● **Problem statement**
Starting at the line with "obj.parent = empty" and stopping at the line with "imported = [obj", repeat each line exactly. Include both and omit the rest.

● **Recorded data**
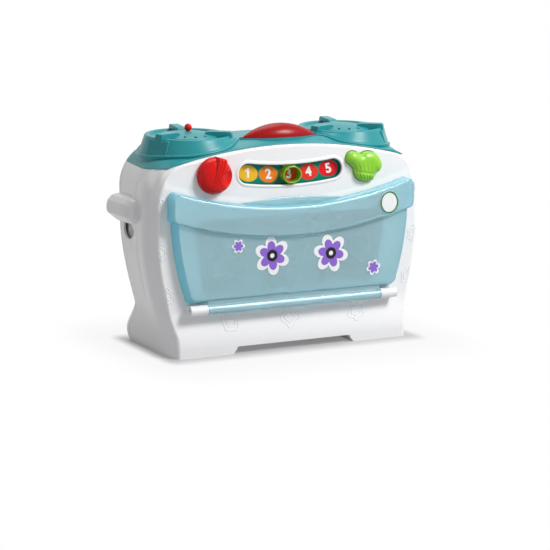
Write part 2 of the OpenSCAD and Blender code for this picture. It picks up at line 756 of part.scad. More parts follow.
module ball_button() color([0.8, 0.1, 0.16]) at_ring(-1) {
  translate([0, 0, ball_lift]) sphere(ball_r);
  translate([0, 0, ball_plunger + ball_travel + 0.2])
    cylinder(r = 2, h = ball_lift - ball_plunger - ball_travel - 0.2);
  translate([0, 0, dish_under - 2]) cylinder(r = ball_flange, h = 1.7);
}

module ball_spring() color([0.75, 0.75, 0.77]) at_ring(-1) difference() {
  translate([0, 0, ball_board_z]) cylinder(r = 5.5, h = dish_under - 2 - ball_board_z);
  translate([0, 0, ball_board_z - 1]) cylinder(r = 4.6, h = 20);
}

module ball_switch() color([0.2, 0.2, 0.22]) at_ring(-1) translate([0, 0, ball_board_z]) {
  translate([-push_half, -push_half, 0]) cube([2 * push_half, 2 * push_half, 2.5]);
  translate([0, 0, 2.5]) cylinder(r = push_pin_r, h = 1.1);
}

module ball_board() color([0.1, 0.45, 0.25]) at_ring(-1)
  translate([-15, -7, ball_board_z - board_thick]) cube([30, 14, board_thick]);

// ---------- speaker ----------

module under_dish() at_ring(1) translate([0, 0, dish_under]) children();

module speaker_frame() color([0.25, 0.25, 0.27]) under_dish() rotate_extrude() polygon([
  [0, -16], [13, -16], [13, -10.2], [25, -2.7], [25, -1.2], [28.5, -1.2], [28.5, 0], [23.5, 0], [23.5, -1.5],
  [12, -8.5], [0, -8.5]
]);

module speaker_cone() color([0.12, 0.12, 0.13]) under_dish() rotate_extrude() polygon([
  [0, -8.2], [8, -8.2], [22.9, -1.2], [23.2, -1.2], [23.2, -0.5], [8, -7.2], [0, -5]
]);

module speaker_clamp() color([0.93, 0.93, 0.93]) under_dish() translate([0, 0, -2.7]) difference() {
  cylinder(r = 36, h = 1.5);
  translate([0, 0, -1]) cylinder(r = 25.4, h = 4);
}

// ---------- door ----------

function door_top_at(x) = door_top + door_top_r - sqrt(door_top_r * door_top_r - x * x);
function door_half(z) = door_w / 2 - door_side_r + sqrt(pow(door_side_r, 2) - pow(max(0, door_top - z), 2));

// Outline of the window tray, drawn in by g
function tray_edge(g) =
  let (r = 8, zb = door_z + g, cx = door_half(zb + r) - g - r, hx = door_half(door_top) - g, cap = 3 + g,
    right = concat(
      [for (a = [-90 : 22.5 : -1]) [cx + r * cos(a), zb + r + r * sin(a)]],
      [for (k = [0 : 5]) let (z = mix(zb + r, door_top, k / 6)) [door_half(z) - g, z]],
      [for (a = [0 : 30 : 90]) [hx - r + r * cos(a), door_top_at(hx - r) - cap - r + r * sin(a)]],
      [for (k = [7 : -1 : 0]) [(hx - r) * k / 8, door_top_at((hx - r) * k / 8) - cap]]
    ), m = len(right))
  concat(right, [for (j = [m - 2 : -1 : 0]) [-right[j][0], right[j][1]]]);

// Outline of the handle band, drawn in by g
function band_edge(g) =
  let (r = 7, hx = band_w / 2 - g, drop = band_h - g,
    right = concat(
      [for (k = [0 : 8]) let (x = (hx - r) * k / 8) [x, door_top_at(x) - drop]],
      [for (a = [-60 : 30 : -1]) [hx - r + r * cos(a), door_top_at(hx - r) - drop + r + r * sin(a)]],
      [for (a = [0 : 22.5 : 90]) [hx - r + r * cos(a), door_top_at(hx - r) - g - r + r * sin(a)]],
      [for (k = [7 : -1 : 0]) let (x = (hx - r) * k / 8) [x, door_top_at(x) - g]]
    ), m = len(right))
  concat(right, [for (j = [m - 2 : -1 : 1]) [-right[j][0], right[j][1]]]);

module door() color([0.53, 0.76, 0.82, 0.6]) {
  up_r = (pow(tab_w / 2, 2) + pow(tab_h - 4, 2)) / (2 * (tab_h - 4));
  difference() {
    union() {
      flat_loft([for (g = [door_draft + 1.2, door_draft, 0.8 * door_draft, 0]) tray_edge(g)],
                [y_window, y_window + 0.8, y_window + 2.5, y_rim]);
      flat_loft([for (g = [3, 1, 0, 0]) band_edge(g)], [y_band, y_band + 1.2, y_band + 4, y_rim]);
    }
    flat_loft([for (g = [door_draft + door_wall, door_wall]) tray_edge(g)],
              [y_window + door_wall, y_rim + 1]);
    flat_loft([for (g = [door_wall + 1, door_wall]) band_edge(g)], [y_band + door_wall, y_rim + 1]);
  }
  front_prism(y_rim - door_wall, y_rim) intersection() {
    translate([0, door_top + tab_h - up_r]) circle(up_r, $fn = big_fn);
    translate([0, door_top + door_top_r]) circle(door_top_r + 1.5, $fn = big_fn);
  }
  difference() {
    union() {
      x_bar(y_hinge, hinge_z, tube_r, -tube_len / 2, tube_len / 2);
      box(-tube_len / 2, tube_len / 2, y_hinge - 1, y_hinge + 2, hinge_z, door_z + door_draft + 1);
    }
    x_bar(y_hinge, hinge_z, rod_r + run, -tube_len, tube_len);
  }
}

module hinge_rod() color([0.75, 0.75, 0.77])
  x_bar(y_hinge, hinge_z, rod_r, -tube_len / 2 - lug_len, tube_len / 2 + lug_len);

module door_badge() color([0.95, 0.95, 0.94]) front_prism(y_band - badge_thick, y_band)
  polygon([for (a = [0 : 7.5 : 352.5]) [badge_x + badge_r * cos(a), badge_z + (badge_r + 1) * sin(a)]]);

// ---------- oven ----------

module oven_liner() color([0.92, 0.92, 0.92]) difference() {
  union() {
    front_prism(y_inner, y_face + oven_d + liner_wall) mouth(liner_wall);
    front_prism(y_inner, y_inner + 2) mouth(liner_flange);
  }
  front_prism(y_inner - 1, y_face + oven_d) mouth(0);
  both_sides() for (p = liner_screw_places) y_bar(p[0], p[1], small_hole_r, y_inner - 1, y_inner + 3);
}

module liner_screws() color([0.75, 0.75, 0.77]) both_sides() for (p = liner_screw_places) {
  y_bar(p[0], p[1], small_screw_r, y_inner - 1.3, y_inner + 2);
  y_bar(p[0], p[1], small_head_r, y_inner + 2, y_inner + 2 + small_head);
}

// ---------- side grips ----------

module grip_shape() color([0.93, 0.93, 0.93]) {
  out = body_w / 2 + grip_proud;
  inner = body_w / 2 - grip_root;
  mouth_x = back_w / 2 - wall - 1.5;
  front_prism(grip_y - grip_len / 2, grip_y + grip_len / 2) polygon([
    [inner, grip_low], [out - 12, grip_low], [out - 1, grip_low + 9], [out, grip_low + 12],
    [out, grip_low + grip_h - 11], [out - 1.5, grip_low + grip_h - 6], [out - 6, grip_low + grip_h - 1.5],
    [out - 11, grip_low + grip_h], [inner, grip_low + grip_h]
  ]);
  difference() {
    box(mouth_x - pocket_deep - pocket_wall, mouth_x,
        grip_y - pocket_w / 2 - pocket_wall, grip_y + pocket_w / 2 + pocket_wall,
        grip_low - pocket_h - pocket_wall, grip_low + 0.5);
    box(mouth_x - pocket_deep, mouth_x + 1, grip_y - pocket_w / 2, grip_y + pocket_w / 2,
        grip_low - pocket_h, grip_low);
  }
}

module right_grip() grip_shape();
module left_grip() mirror([1, 0, 0]) grip_shape();

// ---------- power and batteries ----------

// Left edge, lower edge, side and height of each chip on the main board
chips = [[-30, 125, 14, 2], [5, 120, 18, 2.4], [32, 128, 10, 1.6], [-10, 100, 9, 3]];

module main_board() color([0.1, 0.45, 0.25]) {
  difference() {
    box(-main_half, main_half, main_y, main_y + board_thick, main_low, main_high);
    for (p = main_posts) y_bar(p[0], p[1], small_hole_r, main_y - 1, main_y + board_thick + 1);
  }
  for (c = chips) box(c[0], c[0] + c[2], main_y - c[3], main_y, c[1], c[1] + c[2]);
}

module main_board_screws() color([0.75, 0.75, 0.77])
  for (p = main_posts) small_screw(p[0], p[1], main_y, -1);

module battery_box() color([0.2, 0.2, 0.22]) {
  y0 = y_back - wall - bay_deep;
  difference() {
    box(-bay_half - bay_wall, bay_half + bay_wall, y0 - bay_wall, y_back - wall,
        bay_low - bay_wall, bay_high + bay_wall);
    box(-bay_half + 2, bay_half - 2, y0, y_back, bay_low, bay_high - 10);
    y_bar(0, bay_high - 5, 1.2, y_back - 14, y_back);
  }
}

module batteries() for (k = [0 : 2]) {
  z = cell_z + k * cell_pitch;
  tip = k % 2 == 0 ? 1 : -1;
  color([0.25, 0.25, 0.28]) x_bar(cell_y, z, cell_r, -cell_len / 2 + (tip < 0 ? cell_cap : 0),
                                 cell_len / 2 - (tip > 0 ? cell_cap : 0));
  color([0.75, 0.75, 0.77]) x_bar(cell_y, z, 2.6, tip > 0 ? cell_len / 2 - cell_cap : -cell_len / 2,
                                 tip > 0 ? cell_len / 2 : -cell_len / 2 + cell_cap);
}

module battery_contacts() color([0.75, 0.75, 0.77]) {
  wall_x = bay_half - 2;
  for (s = [-1, 1]) for (k = [0 : 2]) {
    z = cell_z + k * cell_pitch;
    mirror([s > 0 ? 0 : 1, 0, 0]) {
      x_bar(cell_y, z, 3, cell_len / 2, wall_x - contact_sheet);
      box(wall_x - contact_sheet, wall_x, cell_y - 6, cell_y + 6, z - 6.5, z + 6.5);
    }
  }
}

module battery_door() color([0.93, 0.93, 0.93]) difference() {
  box(-bay_half + 0.3, bay_half - 0.3, y_back - wall, y_back, bay_low + 0.3, bay_high - 0.3);
  y_bar(0, bay_high - 5, 1.5, y_back - wall - 1, y_back + 1);
  y_bar(0, bay_high - 5, head_r + 0.2, y_back - 1.2, y_back + 1);
}

module battery_door_screw() color([0.75, 0.75, 0.77]) {
  y_bar(0, bay_high - 5, 1.2, y_back - 12, y_back - 1.2);
  y_bar(0, bay_high - 5, head_r, y_back - 1.2, y_back - 0.2);
}

module power_knob() color([0.2, 0.2, 0.22]) {
  y1 = y_back - wall - 0.3;
  box(power_x - power_plate, power_x + power_plate, y1 - 1.8, y1, power_z - 4.5, power_z + 4.5);
  box(power_x - power_nub, power_x + power_nub, y1, y_back - 0.3, power_z - 2.7, power_z + 2.7);
}

module power_switch() color([0.3, 0.3, 0.32]) {
  y1 = power_board_y;
  half = power_post_x + 3;
  box(power_x - half, power_x + half, y1 - 1.5, y1, power_z - 4, power_z + 4);
  box(power_x - 9, power_x + 9, y1 - 6, y_back - wall - 2.5, power_z - 3.5, power_z + 3.5);
}

module shell_screws() color([0.75, 0.75, 0.77]) both_sides() for (p = post_places) {
  y_bar(p[0], p[1], screw_r, y_seam - 14, y_seam + web);
  y_bar(p[0], p[1], head_r, y_seam + web, y_seam + web + 2);
}

module battery_wires() color([0.75, 0.1, 0.1]) for (s = [-1, 1])
  wire([for (p = battery_lead) [s * p[0], p[1], p[2]]], 0.7);

module speaker_wires() color([0.1, 0.1, 0.1]) for (dx = [0, 3])
  wire([for (p = speaker_lead) p + [dx, 0, 0]], 0.6);

front_shell();
rear_shell();
hob_cover();
light_lens();
light_board();
number_panel();
slider_ring();
slider_contact();
slider_board();
timer_knob();
knob_shaft();
rotary_switch();
press_button();
press_spring();
press_switch();
control_board();
control_board_screws();
ball_button();
ball_spring();
ball_switch();
ball_board();
speaker_frame();
speaker_cone();
speaker_clamp();
door();
hinge_rod();
door_badge();
oven_liner();
liner_screws();
left_grip();
right_grip();
main_board();
main_board_screws();
battery_box();
batteries();
battery_contacts();
battery_door();
battery_door_screw();
power_knob();
power_switch();
shell_screws();
battery_wires();
speaker_wires();
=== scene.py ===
"""Looks of a toy oven: moulded shells, a see-through door, hob rings, knob, slider and buttons."""

import json
import math

import bmesh
import bpy
from bpy.props import FloatProperty, FloatVectorProperty, IntProperty, PointerProperty
from bpy.types import NodeSocket, Operator, Panel, PropertyGroup
from mathutils import Matrix, Vector


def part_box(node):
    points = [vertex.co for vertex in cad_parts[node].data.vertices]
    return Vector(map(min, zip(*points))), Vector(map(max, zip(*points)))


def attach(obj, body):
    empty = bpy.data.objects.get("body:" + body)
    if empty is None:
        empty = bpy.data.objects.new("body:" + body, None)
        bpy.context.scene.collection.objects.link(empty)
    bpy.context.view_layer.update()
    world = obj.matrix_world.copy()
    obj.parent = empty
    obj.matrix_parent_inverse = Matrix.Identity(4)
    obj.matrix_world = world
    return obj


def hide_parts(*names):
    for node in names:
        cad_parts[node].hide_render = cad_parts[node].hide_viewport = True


bl_info = {
    "name": "Toy Oven",
    "version": (1, 0, 0),
    "blender": (4, 5, 0),
    "location": "3D View > Sidebar > Toy Oven",
    "description": "Builds the shells, door, hob and controls of a toy oven around its frame",
    "category": "Add Mesh",
}

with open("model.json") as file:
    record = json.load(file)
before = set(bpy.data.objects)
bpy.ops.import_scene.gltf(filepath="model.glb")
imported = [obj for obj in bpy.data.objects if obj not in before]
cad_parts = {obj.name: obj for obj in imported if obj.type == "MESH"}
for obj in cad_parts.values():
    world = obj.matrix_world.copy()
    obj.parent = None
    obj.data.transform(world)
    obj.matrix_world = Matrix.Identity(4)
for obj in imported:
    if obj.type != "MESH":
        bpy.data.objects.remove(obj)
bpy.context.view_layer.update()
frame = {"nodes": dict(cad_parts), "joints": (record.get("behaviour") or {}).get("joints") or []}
JOINTS = {joint["name"]: joint for joint in frame["joints"]}
MM = 0.001


# ---------- sizes of the form, in millimetres ----------


def joint_place(name):
    return [c / MM for c in JOINTS[name]["pos_m"]]


def node_box(name):
    return [[c / MM for c in end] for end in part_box(name)]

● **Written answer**
    obj.parent = empty
    obj.matrix_parent_inverse = Matrix.Identity(4)
    obj.matrix_world = world
    return obj


def hide_parts(*names):
    for node in names:
        cad_parts[node].hide_render = cad_parts[node].hide_viewport = True


bl_info = {
    "name": "Toy Oven",
    "version": (1, 0, 0),
    "blender": (4, 5, 0),
    "location": "3D View > Sidebar > Toy Oven",
    "description": "Builds the shells, door, hob and controls of a toy oven around its frame",
    "category": "Add Mesh",
}

with open("model.json") as file:
    record = json.load(file)
before = set(bpy.data.objects)
bpy.ops.import_scene.gltf(filepath="model.glb")
imported = [obj for obj in bpy.data.objects if obj not in before]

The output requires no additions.